Aim of the exercise - Copy every line, leaving nothing out and adding nothing.

Input for this task -
— start —

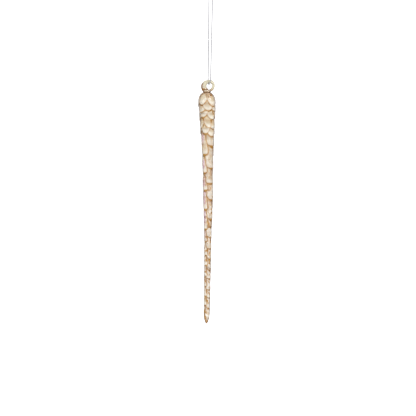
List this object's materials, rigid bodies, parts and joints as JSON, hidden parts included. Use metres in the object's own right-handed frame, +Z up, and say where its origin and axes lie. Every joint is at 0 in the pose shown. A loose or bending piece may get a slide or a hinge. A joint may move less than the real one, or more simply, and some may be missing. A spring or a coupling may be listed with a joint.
{
  "type": "icicle hanging ornament",
  "caption": "Slender crimped amber glass icicle with a curled glass eye, hung on a doubled thread loop tied in a knot.",
  "frame": {"origin": "axis of the hook wire that the thread's loop hangs over", "axes": "+Z up along the plumb line, -Y the side that the ring of the eye faces, +X to the right seen from there"},
  "size_m": [0.0147, 0.0147, 0.2848],
  "materials": {
    "amber_glass": "clear glass with a pale gold lustre, amber pooled in the creases",
    "pale_glass": "clear glass with a thinner gold lustre",
    "thread": "smooth pale silvery nylon"
  },
  "bodies": {
    "hung_knot": {"thread_knot": "thread"},
    "thread": {"thread_upper": "thread"},
    "thread_end": {"thread_lower": "thread"},
    "icicle": {"icicle_shaft": "amber_glass", "hanging_eye": "pale_glass"}
  },
  "joints": [
    {"name": "thread_swing", "type": "hinge", "parent": "hung_knot", "child": "thread", "pos_m": [0, 0, 0], "axis": [0, 1, 0], "range_deg": [-45, 45]},
    {"name": "thread_twist", "type": "hinge", "parent": "thread", "child": "thread_end", "pos_m": [0, 0, -0.04], "axis": [0, 0, 1], "range_deg": [-180, 180]},
    {"name": "icicle_rock", "type": "hinge", "parent": "thread_end", "child": "icicle", "pos_m": [0, 0, -0.075], "axis": [1, 0, 0], "range_deg": [-60, 60]}
  ]
}
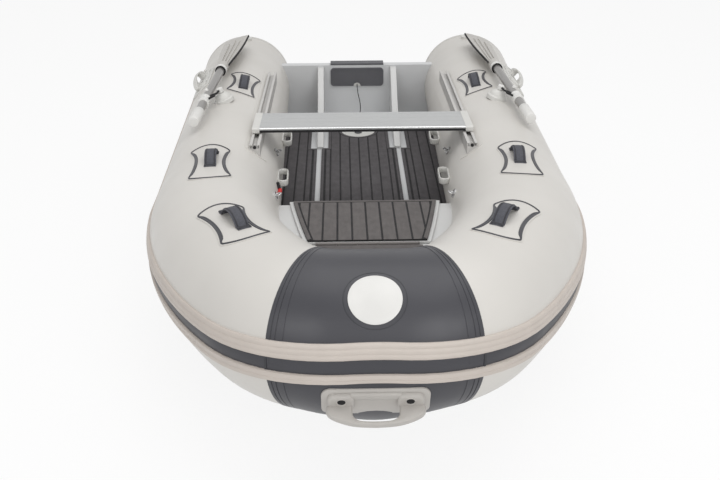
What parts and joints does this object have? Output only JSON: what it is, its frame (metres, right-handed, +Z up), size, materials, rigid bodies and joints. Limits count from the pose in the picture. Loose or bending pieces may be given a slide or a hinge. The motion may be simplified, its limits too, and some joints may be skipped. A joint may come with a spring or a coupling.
{
  "type": "inflatable rib boat",
  "caption": "Small open inflatable boat with a rigid V hull, round side tubes, a sliding bench, a bow locker with a hinged lid and stowed oars.",
  "frame": {"origin": "on the ground under the middle of the boat", "axes": "bow towards -Y, stern towards +Y, port +X, +Z up"},
  "size_m": [1.5448, 2.846, 0.6274],
  "materials": {
    "hull_white": "gloss",
    "guard": "matte",
    "deck_grey": "satin",
    "deck_white": "satin",
    "tube": "satin",
    "tube_dark": "satin",
    "strake": "satin",
    "pad": "matte",
    "deck_foam": "matte",
    "moulding": "satin",
    "cord": "matte",
    "steel": "brushed",
    "anodised": "satin",
    "webbing": "matte",
    "blade": "satin"
  },
  "bodies": {
    "boat": {"bow_disc": "tube", "bow_handle": "moulding", "bow_locker": "deck_white", "bow_step_mat": "deck_foam", "carry_handles": "webbing", "deck_plate": "deck_grey", "drain_lanyard": "cord", "drain_plug": "pad", "drain_tray": "moulding", "floor_mat_centre": "deck_foam", "floor_mats_side": "deck_foam", "hull": "hull_white", "keel_guard": "guard", "lanyard_eye": "moulding", "lid_hinge": "steel", "motor_pad_inner": "pad", "motor_pad_outer": "pad", "rowlock_bases": "moulding", "seat_rails": "anodised", "side_handles": "moulding", "strake_band": "tube_dark", "strake_lower": "strake", "strake_upper": "strake", "strap_loops": "moulding", "tail_cones": "tube", "tail_fittings": "moulding", "tie_rings": "steel", "transom": "deck_grey", "transom_knees": "deck_white", "tube_bow": "tube_dark", "tube_patches": "tube", "tube_port": "tube", "tube_starboard": "tube"},
    "lid": {"locker_lid": "deck_white", "lid_mat": "deck_foam"},
    "bench": {"bench": "anodised", "bench_brackets": "moulding"},
    "oar_port": {"oar_shaft_port": "anodised", "oar_grip_port": "moulding", "oar_collar_port": "moulding", "oar_blade_port": "blade"},
    "oar_starboard": {"oar_shaft_starboard": "anodised", "oar_grip_starboard": "moulding", "oar_collar_starboard": "moulding", "oar_blade_starboard": "blade"}
  },
  "joints": [
    {"name": "lid_hinge_joint", "type": "hinge", "parent": "boat", "child": "lid", "pos_m": [0, -0.67697, 0.39132], "axis": [1, 0, 0], "range_deg": [0, 100]},
    {"name": "bench_slide", "type": "slide", "parent": "boat", "child": "bench", "axis": [0, 0.9989, -0.046], "range_m": [-0.12, 0.64]},
    {"name": "oar_port_swing", "type": "hinge", "parent": "boat", "child": "oar_port", "pos_m": [0.54669, 0.29318, 0.56626], "axis": [-0.3159, -0.0158, -0.9487], "range_deg": [0, 110]},
    {"name": "oar_starboard_swing", "type": "hinge", "parent": "boat", "child": "oar_starboard", "pos_m": [-0.54669, 0.29318, 0.56626], "axis": [-0.3159, 0.0158, 0.9487], "range_deg": [0, 110]}
  ]
}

— end —

Expected output -
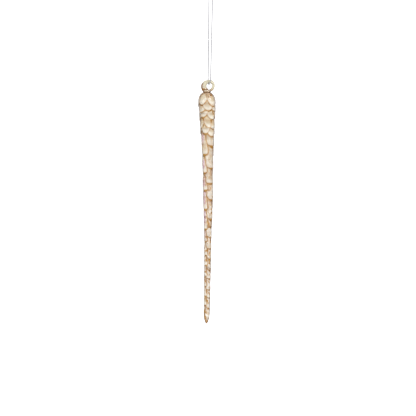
List this object's materials, rigid bodies, parts and joints as JSON, hidden parts included. Use metres in the object's own right-handed frame, +Z up, and say where its origin and axes lie. Every joint is at 0 in the pose shown. A loose or bending piece may get a slide or a hinge. A joint may move less than the real one, or more simply, and some may be missing. A spring or a coupling may be listed with a joint.
{
  "type": "icicle hanging ornament",
  "caption": "Slender crimped amber glass icicle with a curled glass eye, hung on a doubled thread loop tied in a knot.",
  "frame": {"origin": "axis of the hook wire that the thread's loop hangs over", "axes": "+Z up along the plumb line, -Y the side that the ring of the eye faces, +X to the right seen from there"},
  "size_m": [0.0147, 0.0147, 0.2848],
  "materials": {
    "amber_glass": "clear glass with a pale gold lustre, amber pooled in the creases",
    "pale_glass": "clear glass with a thinner gold lustre",
    "thread": "smooth pale silvery nylon"
  },
  "bodies": {
    "hung_knot": {"thread_knot": "thread"},
    "thread": {"thread_upper": "thread"},
    "thread_end": {"thread_lower": "thread"},
    "icicle": {"icicle_shaft": "amber_glass", "hanging_eye": "pale_glass"}
  },
  "joints": [
    {"name": "thread_swing", "type": "hinge", "parent": "hung_knot", "child": "thread", "pos_m": [0, 0, 0], "axis": [0, 1, 0], "range_deg": [-45, 45]},
    {"name": "thread_twist", "type": "hinge", "parent": "thread", "child": "thread_end", "pos_m": [0, 0, -0.04], "axis": [0, 0, 1], "range_deg": [-180, 180]},
    {"name": "icicle_rock", "type": "hinge", "parent": "thread_end", "child": "icicle", "pos_m": [0, 0, -0.075], "axis": [1, 0, 0], "range_deg": [-60, 60]}
  ]
}
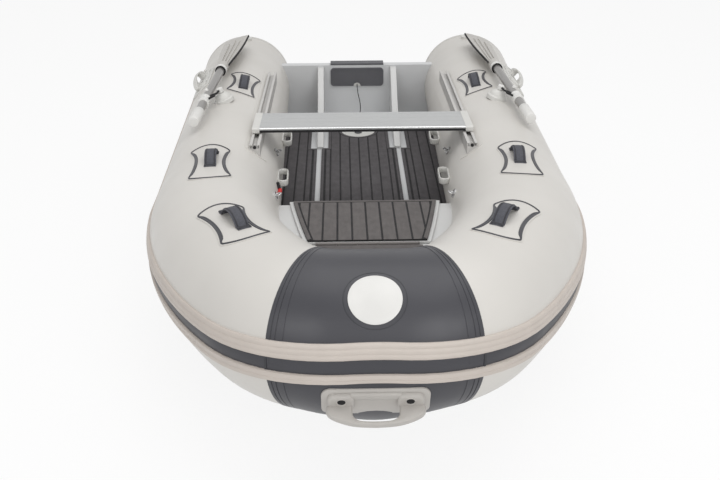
What parts and joints does this object have? Output only JSON: what it is, its frame (metres, right-handed, +Z up), size, materials, rigid bodies and joints. Limits count from the pose in the picture. Loose or bending pieces may be given a slide or a hinge. The motion may be simplified, its limits too, and some joints may be skipped. A joint may come with a spring or a coupling.
{
  "type": "inflatable rib boat",
  "caption": "Small open inflatable boat with a rigid V hull, round side tubes, a sliding bench, a bow locker with a hinged lid and stowed oars.",
  "frame": {"origin": "on the ground under the middle of the boat", "axes": "bow towards -Y, stern towards +Y, port +X, +Z up"},
  "size_m": [1.5448, 2.846, 0.6274],
  "materials": {
    "hull_white": "gloss",
    "guard": "matte",
    "deck_grey": "satin",
    "deck_white": "satin",
    "tube": "satin",
    "tube_dark": "satin",
    "strake": "satin",
    "pad": "matte",
    "deck_foam": "matte",
    "moulding": "satin",
    "cord": "matte",
    "steel": "brushed",
    "anodised": "satin",
    "webbing": "matte",
    "blade": "satin"
  },
  "bodies": {
    "boat": {"bow_disc": "tube", "bow_handle": "moulding", "bow_locker": "deck_white", "bow_step_mat": "deck_foam", "carry_handles": "webbing", "deck_plate": "deck_grey", "drain_lanyard": "cord", "drain_plug": "pad", "drain_tray": "moulding", "floor_mat_centre": "deck_foam", "floor_mats_side": "deck_foam", "hull": "hull_white", "keel_guard": "guard", "lanyard_eye": "moulding", "lid_hinge": "steel", "motor_pad_inner": "pad", "motor_pad_outer": "pad", "rowlock_bases": "moulding", "seat_rails": "anodised", "side_handles": "moulding", "strake_band": "tube_dark", "strake_lower": "strake", "strake_upper": "strake", "strap_loops": "moulding", "tail_cones": "tube", "tail_fittings": "moulding", "tie_rings": "steel", "transom": "deck_grey", "transom_knees": "deck_white", "tube_bow": "tube_dark", "tube_patches": "tube", "tube_port": "tube", "tube_starboard": "tube"},
    "lid": {"locker_lid": "deck_white", "lid_mat": "deck_foam"},
    "bench": {"bench": "anodised", "bench_brackets": "moulding"},
    "oar_port": {"oar_shaft_port": "anodised", "oar_grip_port": "moulding", "oar_collar_port": "moulding", "oar_blade_port": "blade"},
    "oar_starboard": {"oar_shaft_starboard": "anodised", "oar_grip_starboard": "moulding", "oar_collar_starboard": "moulding", "oar_blade_starboard": "blade"}
  },
  "joints": [
    {"name": "lid_hinge_joint", "type": "hinge", "parent": "boat", "child": "lid", "pos_m": [0, -0.67697, 0.39132], "axis": [1, 0, 0], "range_deg": [0, 100]},
    {"name": "bench_slide", "type": "slide", "parent": "boat", "child": "bench", "axis": [0, 0.9989, -0.046], "range_m": [-0.12, 0.64]},
    {"name": "oar_port_swing", "type": "hinge", "parent": "boat", "child": "oar_port", "pos_m": [0.54669, 0.29318, 0.56626], "axis": [-0.3159, -0.0158, -0.9487], "range_deg": [0, 110]},
    {"name": "oar_starboard_swing", "type": "hinge", "parent": "boat", "child": "oar_starboard", "pos_m": [-0.54669, 0.29318, 0.56626], "axis": [-0.3159, 0.0158, 0.9487], "range_deg": [0, 110]}
  ]
}